In sette sono finiti in carcere, tra questi un avvocato del Foro di Catania, l’ex direttore dell’ Azienda Speciale Silvo Pastorale del Comune di Troina. Altri sei indagati sono agli arresti domiciliari. Nel corso delle operazioni sono stati effettuati sequestri di somme di denaro, di due società e altrettanti complessi aziendali per un valore di oltre 3.000.000 di euro. Inoltre è stata applicata ad altre due società la misura dell’interdizione dall’esercizio dell’attività. “I soggetti destinatari delle misure cautelari – spiegano le Fiamme Gialle – sono gravemente indiziati di aver fittiziamente attribuito, la titolarità delle proprie aziende e di alcune proprietà immobiliari al fine di continuare a percepire contributi comunitari erogati nell’ambito della P.AC. (la politica agricola comunitaria, ndr) giacché impossibilitati a conseguirli in quanto destinatari di interdittiva antimafia”.

Secondo l’ipotesi accusatoria formulata dalla Procura e ritenuta dal gip, ci sarebbero gravi indizi per affermare che gli indagati sarebbero riusciti, prima, ad assicurarsi indebitamente l’accesso agli aiuti comunitari e, poi, “tramite operazioni di ripulitura del denaro di provenienza delittuosa, quali l’emissione di fatture per operazioni inesistenti, a rientrare nella disponibilità delle medesime ricchezze”. Gli indagati, grazie alla presunta complicità del direttore dell’epoca dell’azienda Silvo Pastorale, sarebbero riusciti ad “addivenire all’accaparramento incondizionato di pascoli demaniali, per un totale di oltre 1.181 ettari, al fine dell’illecita percezione di erogazioni pubbliche, senza il rispetto delle procedure c.d. ‘ad evidenza pubblica’, aggirando fraudolentemente le regole previste dal c.d. ‘codice antimafia’ ”.
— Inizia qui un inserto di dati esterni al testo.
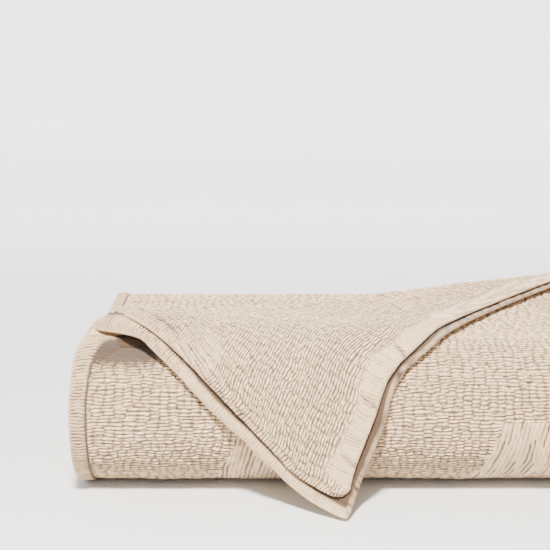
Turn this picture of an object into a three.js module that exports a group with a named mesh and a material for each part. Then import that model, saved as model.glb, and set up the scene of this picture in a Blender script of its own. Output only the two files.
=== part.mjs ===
import * as THREE from "three";

// Folded woven coverlet: one long strip of cloth, doubled and laid back and forth, as one solid.
// Millimetres. X runs along the long side, Y to the rear, Z up from the surface it lies on.

const WIDTH = 720;
const THICK = 5.4;
const PITCH = 8;
const LAYERS = 12;
const OUTER_R = (LAYERS - 0.5) * PITCH;
const MID = OUTER_R + THICK / 2;

// Turned-back corner: the ridge runs to the rear right from the left end of the shoulder
const RIDGE = { angle: THREE.MathUtils.degToRad(22), start: 0 };
const CURL = { lift: 12, liftLeft: 31, depth: 8, depthLeft: 19, reach: 105 };
const EDGE_SAG = { lower: 17, upper: 7, width: 24, reach: 88 };
const RAMP = { leave: THREE.MathUtils.degToRad(18), toe: 60 };
const HEM = [
  { inset: 0, fill: 0.5 },
  { inset: 4, fill: 1.0 },
  { inset: 14, fill: 0.74 },
  { inset: 19, fill: 1.0 },
];

// Edges of the turned-back corner, as run down from the shoulder and place across
const CORNER_LEFT = {
  lower: [
    { down: -40, across: -12 }, { down: -8, across: 21 }, { down: 14, across: 53 },
    { down: 30, across: 73 }, { down: 50, across: 86 }, { down: 71, across: 103 }, { down: 93, across: 124 },
    { down: 143, across: 173 }, { down: 181, across: 214 }, { down: 221, across: 256 },
    { down: 246, across: 288 }, { down: 262, across: 310 }, { down: 276, across: 331 },
  ],
  upper: [
    { down: -40, across: 10 }, { down: 20, across: 69 }, { down: 63, across: 111 },
    { down: 104, across: 153 }, { down: 168, across: 215 }, { down: 207, across: 251 },
    { down: 222, across: 268 }, { down: 240, across: 294 }, { down: 257, across: 326 },
  ],
};
const CORNER_RIGHT = {
  lower: [
    { down: -292, across: 722 }, { down: -105, across: 548 }, { down: 46, across: 450 },
    { down: 97, across: 403 }, { down: 159, across: 382 }, { down: 222, across: 355 },
    { down: 279, across: 334 },
  ],
  upper: [
    { down: -292, across: 720 }, { down: -105, across: 544 }, { down: 53, across: 437 },
    { down: 102, across: 396 }, { down: 156, across: 375 }, { down: 222, across: 348 },
    { down: 259, across: 336 },
  ],
};
const CORNER_TIP = { lower: 278, upper: 257 };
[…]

I corrispettivi previsti dai contratti sarebbero stati poi frazionati per eludere il “codice antimafia” che prevede una soglia di  150.000 euro oltre la quale risulta obbligatorio per la pubblica amministrazione richiedere l’informativa antimafia (che nel caso di specie avrebbe certamente inibito l’accesso alle assegnazioni dei pascoli ad alcuni degli indagati, così come successivamente accaduto). Per contrastare le condotte fraudolente, nel 2015 erano state fissate delle lince guida tra la Prefettura di Messina e l’Ente Parco dei Nebrodi, oramai divenute legge nazionale – con le quali è stato stabilito un muovo e più stringente obbligo.
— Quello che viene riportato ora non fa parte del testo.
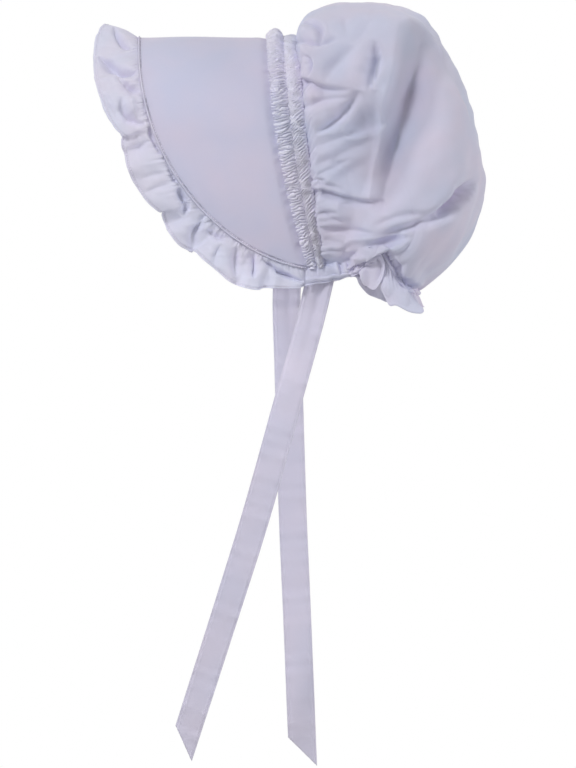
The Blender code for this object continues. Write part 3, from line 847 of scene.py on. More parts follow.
class Nodes:
    """Adds nodes to a shader or geometry tree."""

    def __init__(self, tree):
        self.tree = tree

    def add(self, kind, settings=None, inputs=None):
        """A node of a kind, with its settings first and then the values or links of its sockets."""
        node = self.tree.nodes.new(kind)
        for name, value in (settings or {}).items():
            setattr(node, name, value)
        for key, value in (inputs or {}).items():
            if isinstance(value, Value):
                self.tree.links.new(value.socket, node.inputs[key])
            else:
                node.inputs[key].default_value = value
        return node

    def value(self, kind, settings=None, inputs=None, output=0):
        """One output of a new node."""
        return Value(self, self.add(kind, settings, inputs).outputs[output])

    def link(self, value, node, key):
        """Links a value to a node's input."""
        self.tree.links.new(value.socket, node.inputs[key])


def cotton(name, color, shade, weave_pitch, crumple):
    """Matt plain-weave cotton: two near tints in soft patches, threads, slubs and fine creases, and
    painted shade that darkens it in deep folds.
    """
    material = bpy.data.materials.new(name)
    material.use_nodes = True
    nodes = Nodes(material.node_tree)
    shader = material.node_tree.nodes["Principled BSDF"]
    shader.inputs["Sheen Weight"].default_value = 0.15
    shader.inputs["Sheen Roughness"].default_value = 0.5
    shader.inputs["Specular IOR Level"].default_value = 0.25
    shader.inputs["Subsurface Weight"].default_value = 0.35
    shader.inputs["Subsurface Radius"].default_value = (1.0, 1.0, 1.0)
    shader.inputs["Subsurface Scale"].default_value = 0.005
    place = nodes.value("ShaderNodeTexCoord", output="Object")
    patches = nodes.value("ShaderNodeTexNoise", {}, {"Vector": place, "Scale": 16.0, "Detail": 2.0})
    cloth = nodes.value("ShaderNodeUVMap", {"uv_map": "cloth"})
    split = nodes.add("ShaderNodeSeparateXYZ", {}, {"Vector": cloth})
    warp = Value(nodes, split.outputs["X"])
    weft = Value(nodes, split.outputs["Y"])
    turns = 2.0 * pi / weave_pitch
    weave = (warp * turns).math("SINE") * (weft * turns).math("SINE")
    stretch = nodes.value("ShaderNodeMapping", {}, {"Vector": cloth, "Scale": (300.0, 2400.0, 1.0)})
    slubs = nodes.value("ShaderNodeTexNoise", {}, {"Vector": stretch, "Scale": 1.0, "Detail": 2.0})
    creases = nodes.value("ShaderNodeTexNoise", {}, {"Vector": place, "Scale": 62.0, "Detail": 4.0})
    base = nodes.add("ShaderNodeMix", {"data_type": "RGBA"}, {6: (*shade, 1.0), 7: (*color, 1.0)})
    share = ((patches - 0.35) * 3.0).math("MAXIMUM", 0.0).math("MINIMUM", 1.0)
    nodes.link(share, base, 0)
    # Painted shade: a number stored on the crown, high in its deep folds, darkens the base colour; the
    # thread factor carries it with slubs and weave
    painted_shade = nodes.value("ShaderNodeAttribute", {"attribute_name": "painted_shade"}, output="Fac")
    thread = 1.0 + (slubs - 0.5) * 0.05 + weave * 0.012 - painted_shade * PAINTED_SHADE_STRENGTH
    tint = nodes.value("ShaderNodeVectorMath", {"operation": "SCALE"},
                       {0: Value(nodes, base.outputs[2]), "Scale": thread})
    nodes.link(tint, shader, "Base Color")
    nodes.link(0.86 + (slubs - 0.5) * 0.12, shader, "Roughness")
    height = weave * 0.5 + (slubs - 0.5) * 0.8 + (creases - 0.5) * crumple
    bump = nodes.value("ShaderNodeBump", {}, {"Strength": 0.35, "Distance": 0.00012, "Height": height})
    nodes.link(bump, shader, "Normal")
    return material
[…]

È proprio grazie alle nuove lince guida che è intervenuta la rescissione dei contratti in precedenza stipulati con l’ASSP di Troina, con la conseguente perdita delle contribuzioni di origine pubblica. “Dall’attività di indagine – aggiungono le Fiamme Gialle –  è altresì emerso che taluni degli indagati sono collegati da rapporti di parentela e/o affinità con soggetti già condannati in via definitiva per il delitto di cui all’art 416 bis c.p. in quanto esponenti di rilevo delle famiglie di cosa nostra operanti nelle zone di Centuripe Regalbuto e Troina”.